Cerca del mediodía, un guardia federal te dice que debes ir junto a Richard a la oficina del jurídico. De manera extraoficial te comenta que un abogado ha creado problemas en la garita porque no lo dejaban entrar, y los mencionó a ustedes. ¿Qué pasó?, preguntas una vez están frente al jurídico de Las Agujas. Queremos hacerles el proceso de nombramiento de un abogado para que los asista, pero, primero que todo, ¿qué creen de su estancia en la Estación Migratoria? ¿Se han sentido incómodos en algún momento? ¿Podemos ayudarlos en algo? El jurídico habla y fuerza una sonrisa amable. Supones que su actitud responde a algún tipo de presión ejercida por el abogado. Si nos quieren ayudar, mándennos para Tapachula ya. Y quejas, sí, claro, ¡por supuesto!, como que tenemos un catarro que no nos deja dormir, y nadie nos ha atendido, y que no han dejado pasar a nuestras visitas, y que nos tienen hasta tarde a la intemperie, con el frío que hace. Está bien. Todo eso lo podemos solucionar pronto. Ahora empecemos con el proceso. En este papel que les entrego está el nombre de su abogado. Ustedes deben firmar y automáticamente el abogado podrá venir a verlos. Les extiende un bolígrafo. Te detienes a leer el papel. Richard te señala una línea escrita al final con letras pequeñas. Dice que al firmar el documento confirmas que durante tu estancia en la Estación Migratoria fueron respetados todos tus derechos. Yo no voy a firmar esto. Aquí dice que, si lo firmo, acepto que mis derechos fueron respetados. Y no lo fueron. Además, tener abogado es un derecho humano, y esos no se dan mediante chantajes. Si no lo hace, entonces no podrá tener un abogado. Pues no queremos abogado, ¡y ya está!, contesta Richard.
***
Aún no te has dormido cuando dos sujetos se detienen ante la reja de tu celda. El guardia federal que los acompaña retira el candado, y menciona tu nombre y el de Richard. Les piden firmar un papel donde se reconoce que ambos, así como dos venezolanos que no te suenan de nada, entraron de forma ilegal a México por la frontera sur. Más abajo lees que la estancia en Las Agujas no ha sobrepasado las 36 horas, y que aceptan un «oficio de salida», es decir, ser llevados a Tapachula para largarse del país en menos de 20 días. Los dos periodistas independientes cubanos optaron por otras vías para salir de ahí. Así que nuevamente son solo tú y tu amigo. Firman sin poner peros.
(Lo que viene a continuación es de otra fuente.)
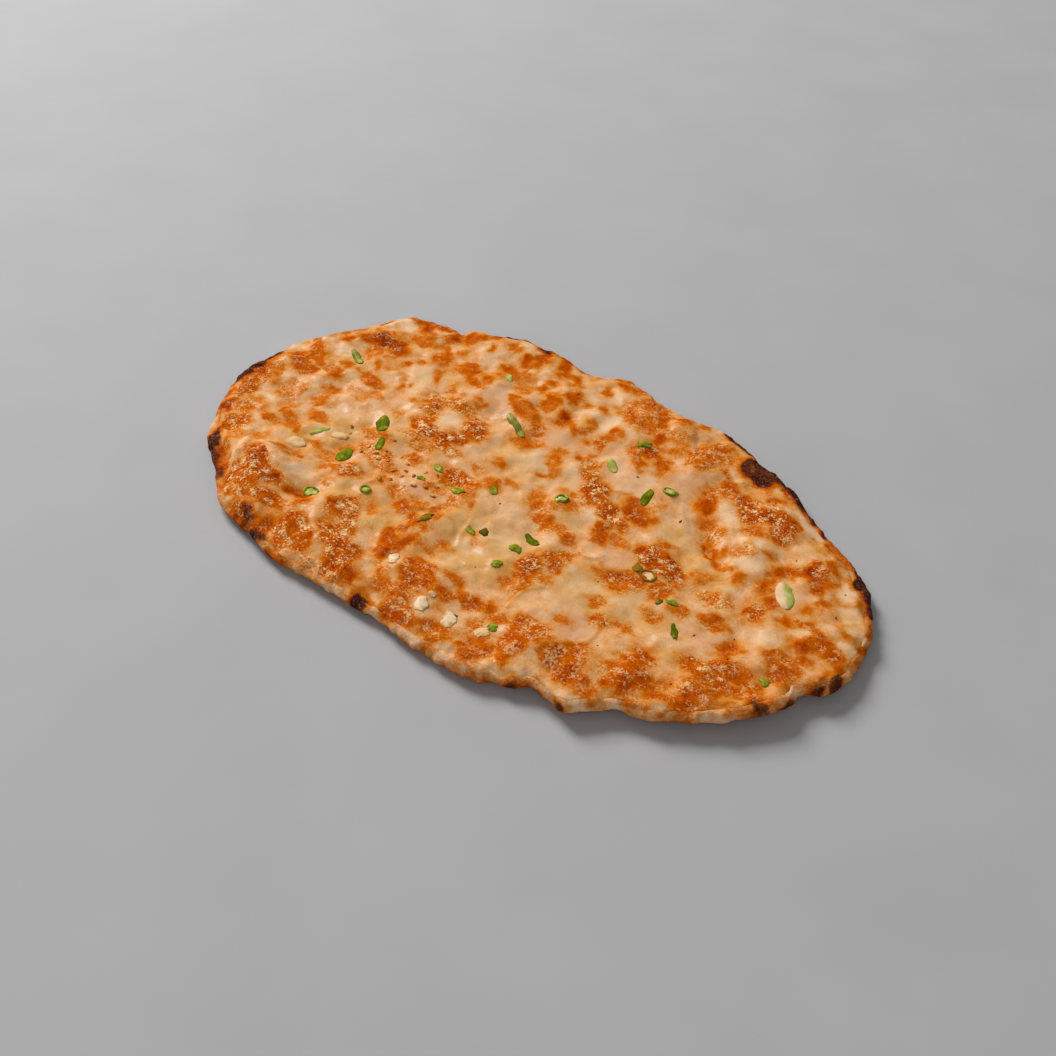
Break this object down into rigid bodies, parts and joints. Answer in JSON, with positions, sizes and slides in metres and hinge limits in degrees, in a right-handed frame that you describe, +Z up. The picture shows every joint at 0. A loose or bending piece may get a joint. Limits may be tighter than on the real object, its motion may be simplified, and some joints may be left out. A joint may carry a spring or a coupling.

Tres días después un autobús viene por ustedes. De los 20 días para abandonar México, les van quedando 17. El viaje por carretera, escoltados por policías, dura casi 15 horas. Al llegar al parking de la Estación Migratoria «Siglo XXI», en Tapachula, les devuelven sus mochilas, y el dinero y los celulares en dos sobres. Firman un documento donde aseguran que les fueron entregadas todas sus pertenencias, y se alejan de aquel sitio donde otro cubano y un hondureño protestan por la desaparición de sus teléfonos móviles.
Buscan un lugar donde descansar y discutir cuál será el próximo paso. Encuentran un hotel, muy cerca del centro de Tapachula, donde les cobran 450 pesos mexicanos (unos 23 dólares) por noche. La habitación es pequeña y tiene dos camas. El agua de la ducha es fría, pero no te importa. El calor es asfixiante en esta ciudad sin inviernos. La última vez que nos bañamos fue aquí, en Tapachula, recuerda Richard mientras se acaricia la modesta barba que le ha brotado. Pareces un náufrago, bromea. Le respondes: Tú también. Hay que volver a ser personas. Ya después veremos.